The story takes place in New York and New Jersey during the Great Depression, a time when people experienced the worst economic hardship in U.S. history. James J. Braddock (Russell Crowe) was a light heavyweight boxer, who was forced to retired from the ring after breaking his hand in his last fight. His wife Mae (Renee Zellweger) had prayed for years that he would quit boxing, before becoming permanently injured. To support his family, Braddock works as a laborer at the docks, but he still has a dream to box. Several years after his last fight, Braddock's old manager wants him to be a last-minute substitute to fight against the second-ranked world contender. In this case, Braddock is one of those hungry fighters who astonishes everyone by winning the fight. Braddock is back in the ring and begins to win all his fights against younger, stronger, and heavier boxers. In a sports article, Braddock is named the "Cinderella Man" for his miraculous comeback. Braddock gets a chance to fight the heavyweight champion, Max Baer (Craig Bierko), for the title. Max Baer had killed two men in the ring, and everybody believed Braddock would be number three. As the underdog, Braddock became the champion of the downtrodden masses.

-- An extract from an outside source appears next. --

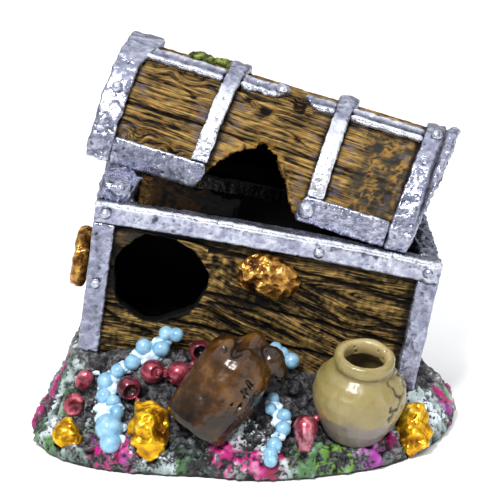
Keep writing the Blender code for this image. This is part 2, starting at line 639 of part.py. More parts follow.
def make_gold_lumps(base):
    """Three gold nuggets that sit in the rock's apron."""
    for name, x, y, lift, size, tilt, seed in (
            ("gold_nugget_left", -54.6, -29.0, 0.4, (4.2, 3.0, 5.2), -28, 1.3),
            ("gold_nugget_middle", -29.2, -36.6, 1.2, (5.6, 3.8, 8.8), -8, 5.2),
            ("gold_nugget_right", 50.8, -27.0, 1.2, (5.4, 3.8, 8.2), 8, 8.7)):
        lean = Euler((math.radians(-NUGGET_LEAN), math.radians(tilt), 0), "XYZ").to_matrix().to_4x4()
        place = Matrix.Translation(on_rock(x, y, lift)) @ lean

        def nugget(grow, size=size, seed=seed):
            return lump(Vector(s * MM + grow for s in size), seed, roughness=0.16)
        seat(base, name, nugget, place, "bright_gold", clearance=1.3)


def make_beads():
    """Blue and red bead strings, single shells and a grey pearl, just clear of the rock."""
    strings = (
        ("blue_beads_left", "blue_pearl", 2.3, 1.6,
         ((-21.5, -18, 6.5), (-26, -19.2, 5.4), (-31.5, -19.6, 5), (-35.4, -20.2, 4.8),
          (-39.4, -21.4, 4.6), (-43.6, -23.6, 4.2), (-43.4, -27.4, 4), (-40.4, -31, 4),
          (-42, -34.6, 3.8), (-40, -38.6, 3.6))),
        ("blue_beads_right", "blue_pearl", 2.0, 1.4,
         ((8.4, -29.6, 3.2), (9.8, -31.8, 3), (11.2, -34.4, 3), (9.8, -37.4, 2.9),
          (7.6, -40.6, 2.8), (7, -43.4, 2.7))),
        ("blue_beads_back", "blue_pearl", 2.1, 1.4,
         ((9.8, -18, 5.8), (12.6, -18.8, 5), (15, -19.8, 4.2))),
        ("red_beads", "red_pearl", 3.7, 1.5,
         ((-38.6, -27.8, 5.8), (-32.4, -25.4, 5.4), (-24.4, -24.4, 5.4), (-17.8, -21.6, 5.8),
          (-12.4, -18.6, 6.4))),
    )
    for name, slot, bead, neck, places in strings:
        route = smooth_route([on_rock(*place) for place in places])
        add_solid(name, bead_string(route, bead * MM, neck * MM), slot)
    for name, slot, place, size, tilt in (
            ("red_shell_left", "red_pearl", (-52.8, -24.6, 5.8), (3.4, 1.5, 4.2), 20),
            ("red_bead_left", "red_pearl", (-49.8, -19.6, 6.4), (2.6, 2.2, 3.7), 35),
            ("red_bell_right", "red_pearl", (16.6, -37.0, 5.6), (3.0, 2.6, 4.0), 8),
            ("grey_pearl", "grey_pearl", (14.6, -25.2, 4.0), (2.4, 2.3, 2.4), 0)):
        turn = Matrix.Rotation(math.radians(tilt), 4, "Y")
        body = lump(Vector(size) * MM, seed=place[0], roughness=0.03)
        add_solid(name, moved(body, Matrix.Translation(on_rock(*place)) @ turn), slot)


# ---------------------------------------------------------------- air line

def air_route():
    """Middle line of the hose: in from the back of the rock, round, and up to the chest's floor."""
    up = Vector((math.sin(CHEST_TILT), 0, math.cos(CHEST_TILT)))
    top = CHEST.matrix_basis @ Vector((AIR_AXIS_X, 0, 0))
    top -= up * 2 * GAP
    inlet = Vector((top.x - 2.2 * MM, INLET_FACE - GROMMET_LENGTH - 2 * GAP, INLET_HEIGHT))
    forward = Vector((0, -1, 0))
    bend = [inlet, inlet + forward * 8 * MM, inlet + forward * 15 * MM,
            top - up * 9 * MM + Vector((0, 3.4, 0)) * MM, top - up * 6 * MM, top - up * 3 * MM, top]
    return smooth_route(bend, 4)


def make_air_line(base, floor):
    """Hose, grommet and barbed connector in the rock; stem and air stone in the chest."""
    route = air_route()
    add_solid("air_hose", swept_pipe(route, HOSE_OUTER, HOSE_INNER), "black_rubber")
    longer = [route[0] + Vector((0, 1, 0)) * MM] + route + [route[-1] + (route[-1] - route[-2]) * 1.5]
    channel = swept(longer, [HOSE_OUTER + 2 * GAP] * len(longer), 10)
    cut(base, add_solid("hose_channel_cutter", channel, None, cutter=True))

    inlet = Vector((route[0].x, INLET_FACE, INLET_HEIGHT))
    outward = standing(inlet, Vector((0, 1, 0)))
    boss = block(Vector((inlet.x - 9 * MM, INLET_FACE, -1 * MM)),
                 Vector((inlet.x + 9 * MM, INLET_FACE + 20 * MM, 40 * MM)))
    bore = turned([(GROMMET_RADIUS + GAP, -GROMMET_LENGTH - GAP), (GROMMET_RADIUS + GAP, 2 * MM)], 20)
    cut(base, add_solid("inlet_face_cutter", boss, None, cutter=True),
        add_solid("grommet_bore_cutter", moved(bore, outward), None, cutter=True))

    grommet = [(2.45 * MM, -GROMMET_LENGTH), (GROMMET_RADIUS, -GROMMET_LENGTH), (GROMMET_RADIUS, GAP),
               (5.5 * MM, GAP), (5.5 * MM, 1.6 * MM), (2.45 * MM, 1.6 * MM)]
    add_solid("inlet_grommet", moved(turned_ring(grommet, 20), outward), "black_rubber")
    connector = [(1.1, -5.5), (2.1, -5.5), (2.1, 1.9), (3.6, 1.9), (3.6, 3.1), (2.0, 3.1), (2.0, 6),
                 (2.45, 6.3), (2.0, 8.4), (2.45, 8.7), (1.95, 11), (1.1, 11)]
    connector = [(r * MM, z * MM) for r, z in connector]
    add_solid("inlet_connector", moved(turned_ring(connector, 16), outward), "clear_plastic")

    through_floor = turned([(2.8 * MM, -2 * MM), (2.8 * MM, 8 * MM)], 16)
    place = Matrix.Translation((AIR_AXIS_X, 0, 0))
    cut(floor, add_solid("stem_hole_cutter", moved(through_floor, place), None, CHEST, cutter=True))
    flange = FLOOR_THICKNESS + GAP
    stem = [(0.9 * MM, -3.6 * MM), (1.6 * MM, -3.6 * MM), (1.6 * MM, 0), (2.5 * MM, 0), (2.5 * MM, flange),
            (5.2 * MM, flange), (5.2 * MM, flange + 1.5 * MM), (1.6 * MM, flange + 1.5 * MM),
            (1.6 * MM, flange + 8 * MM), (0.9 * MM, flange + 8 * MM)]
    add_solid("stone_stem", moved(turned_ring(stem, 14), place), "clear_plastic", CHEST)
    foot = FLOOR_THICKNESS + STONE_LIFT
    stone = [(1.95 * MM, foot + 9 * MM), (1.95 * MM, foot), (STONE_RADIUS - 0.8 * MM, foot),
             (STONE_RADIUS, foot + 0.8 * MM), (STONE_RADIUS, foot + STONE_HEIGHT - 1.5 * MM),
             (STONE_RADIUS - 1.5 * MM, foot + STONE_HEIGHT)]
    add_solid("air_stone", moved(turned(stone, 20), place), "air_stone", CHEST)


# ---------------------------------------------------------------- assembly

for leftover in list(bpy.data.objects):
    bpy.data.objects.remove(leftover, do_unlink=True)

MATERIALS = make_materials()

CHEST = bpy.data.objects.new("chest_frame", None)
CHEST.location = CHEST_FOOT
CHEST.rotation_euler = (0, CHEST_TILT, 0)
LID = bpy.data.objects.new("lid_frame", None)
LID.location = LID_CENTRE
LID.rotation_mode = "YXZ"
LID.rotation_euler = LID_TURN
for frame in (CHEST, LID):
    bpy.context.scene.collection.objects.link(frame)
bpy.context.view_layer.update()

rock = make_rock_base()
pocket = tapered(block((-CHEST_HALF_LENGTH - GAP, -CHEST_HALF_DEPTH - GAP, -GAP),
                       (CHEST_HALF_LENGTH + GAP, CHEST_HALF_DEPTH + GAP, CHEST_HEIGHT)))
cut(rock, add_solid("chest_pocket_cutter", pocket, None, CHEST, cutter=True))
chest_floor = make_chest_panels()
make_chest_straps()
make_lid_shell()
make_lid_straps()
make_lid_props()
make_rivets()
make_lock_emblem()
make_end_handle()
make_jars(rock)
make_gold_lumps(rock)
make_beads()
make_air_line(rock, chest_floor)
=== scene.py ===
import math
from itertools import product

import bpy
import numpy as np
from mathutils import Euler, Matrix, Vector


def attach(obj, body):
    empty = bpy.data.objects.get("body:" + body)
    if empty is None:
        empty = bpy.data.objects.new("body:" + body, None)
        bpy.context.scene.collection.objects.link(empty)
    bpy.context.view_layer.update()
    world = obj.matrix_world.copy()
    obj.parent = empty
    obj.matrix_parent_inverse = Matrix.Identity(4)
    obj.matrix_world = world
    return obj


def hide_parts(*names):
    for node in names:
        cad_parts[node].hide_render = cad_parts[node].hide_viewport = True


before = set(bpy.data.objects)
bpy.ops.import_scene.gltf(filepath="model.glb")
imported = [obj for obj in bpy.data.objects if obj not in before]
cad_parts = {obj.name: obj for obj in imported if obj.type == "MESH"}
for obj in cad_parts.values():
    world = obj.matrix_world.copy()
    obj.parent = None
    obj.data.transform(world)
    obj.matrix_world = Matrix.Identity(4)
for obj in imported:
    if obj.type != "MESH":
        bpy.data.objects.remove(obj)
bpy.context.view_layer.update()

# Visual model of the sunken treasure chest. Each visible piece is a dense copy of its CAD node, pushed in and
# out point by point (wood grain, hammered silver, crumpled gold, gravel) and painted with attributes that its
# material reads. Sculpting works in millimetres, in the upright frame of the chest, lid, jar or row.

MM = 0.001
ROW = Matrix.Identity(4)
SIDES = ("left", "right")

# Frames and sizes that the CAD source also states, in millimetres
ROCK_HALF_LENGTH = 67
ROCK_HALF_DEPTH = 50
CHEST_TILT = math.radians(11)
CHEST_MIDDLE_Y = 13
CHEST_FRAME = (Matrix.Translation(Vector((-2.1, CHEST_MIDDLE_Y, 19.3)) * MM)
               @ Matrix.Rotation(CHEST_TILT, 4, "Y"))
CHEST_HALF_LENGTH = 53
CHEST_HALF_DEPTH = 28
CHEST_HEIGHT = 48.5
RIM_HEIGHT = 6.2
POST_WIDTH = 6.6                      # from the corner, with the gap beside it
SWIM_HOLE = (-30.4, 27, 14.4)         # x, z and radius
LID_TURN = Euler((math.radians(-2.0), math.radians(14.3), math.radians(-11.3)), "YXZ")
LID_FRAME = Matrix.Translation(Vector((5.6, 23.2, 71.4)) * MM) @ LID_TURN.to_matrix().to_4x4()
LID_HALF_DEPTH = 27.5
LID_RISE = 34
TORN_HOLE = ((-16.5, -3), (-16.2, 4.5), (-12.5, 9.5), (-8.2, 14), (-4.5, 15.5), (-1, 18.5), (4.1, 15.9),
             (7, 11), (9.6, 9), (11.5, 4.5), (14.7, 0), (15, -3))
JUG_AXIS = Vector((0.588, 0.277, 0.76)).normalized()
JUG_CENTRE = Vector((-6.5, -33.6, 26.2))
JUG_HALF_LENGTH = 16.5
POT_AXIS = Vector((0.09, -0.2, 0.97)).normalized()
POT_FOOT = Vector((32.4, -29.2, 8.4))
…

Other than that, this is a well-made, inspiring story of perseverence, hope, and doing what one can to get through hard times. Calling this a Great Depression-era Rocky is not wrong, but it cheapens things. YEs, the general plot is nothing new, but what sets this film apart is that it's a biopic. Not only that, it's rooted in history, and is actually quite accurate in it's portrayal of the times.
This is a gorgeous looking film, and the set design, costumes, and art direction are amazing. They really nailed the look and feel of the time period. The camera work and editing are decent, but as far as boxing films go, Raging Bull is still the best in these two departments.
I've noticed that Howard has made several period pieces throughout his career. He's pretty good at them, He's also good at rawing on people's emotions to tell a good story. The acting is probably (next to bringing the period to life) the best thing going on here. Crowe once again delivers an excellent and believable performance. Zelwegger is pretty decent despite the type of character she's playing (which kind of limits things). She is good though, and she also does frumpy and mousy quite well, Giamatti is damn amazing. He got snubbed for Sideways, and this film looked like he'd get an awartd to make up for that, but he got snubbed here, too. That's unfortunate, because he's one of the best and most consistent actors working these days- I love him.
THis is some good stuff. LIke I said at the beginning, this film should be great, but slightly falters and ends up being mere really good. It's still definitely worth seeing though. Very high B+.
In the 1920s, James Braddock (Russell Crowe) from Bergen, NJ, was a promising contender in professional boxing; he had strength, spirit, and tenacity, but the combination of a serious hand injury and a 1929 defeat in a bout with light heavyweight champ Tommy Loughran sent his career into a serious tailspin. As Braddock's career in the ring dried up, the Great Depression put a stake through the heart of America's economy, and Braddock found himself working at the New York docks for pitiful wages as he tried to support his wife, Mae (Renée Zellweger), and three children. Desperate for money, Braddock turned to his former trainer and manager Joe Gould (Paul Giamatti), who was unexpectedly able to scare up a bout for him, battling John Griffin at Madison Square Garden. While conventional wisdom had it that Braddock was too old, out of shape, and out of practice to have any chance of winning, he defeated Griffin, and continued beating his opponents with a powerful left hook that had been intensified by years of punishing dock work. In a nation desperate for good news, Braddock's surprising comeback became a tonic to struggling workers and unemployed people, and all eyes were on Braddock when in 1935 he took on powerful heavyweight champion Max Baer (Craig Bierko) in what was both literally and figuratively the fight of his life.
This is brilliant movie - Not since Raging Bull has there been a film that takes you on a an emotionally charged roller coaster as this one. It demonstrates the human spirit and determination of a man who endures physical and mental hardship to become one of the greatest fighters. This a gem of a movie and easily rates alongside Raging Bull with fight scenes that make you wince. The other stars are equally superb and how this film missed out on Oscars I have no idea it is criminal that it was overlooked and more criminal if you miss a piece of movie brilliance. You will definitely not be disappointed it was like watching the rags and riches story of Rocky only it is a true story and the acting is top drawer. Russell Crowe does the character of Jim Braddock great credit and Ron Howard does a great job in making you feel that you were there with the hardships of the depression and the feeling of hope and this film fills you with every kind of emotion from start to finish - it is simply a gem.
What I do like most about this film is that it highlighted extremely well the povertypeople experienced during the The Great Depression.
Great role played by Russell Crow, of course it certainly helps if you have an interest in boxing and even Rene Zellwegger didn't do a bad job in this, even though I'm not a huge fan of her.
A very enjoyable, (if not a little drawn out) story.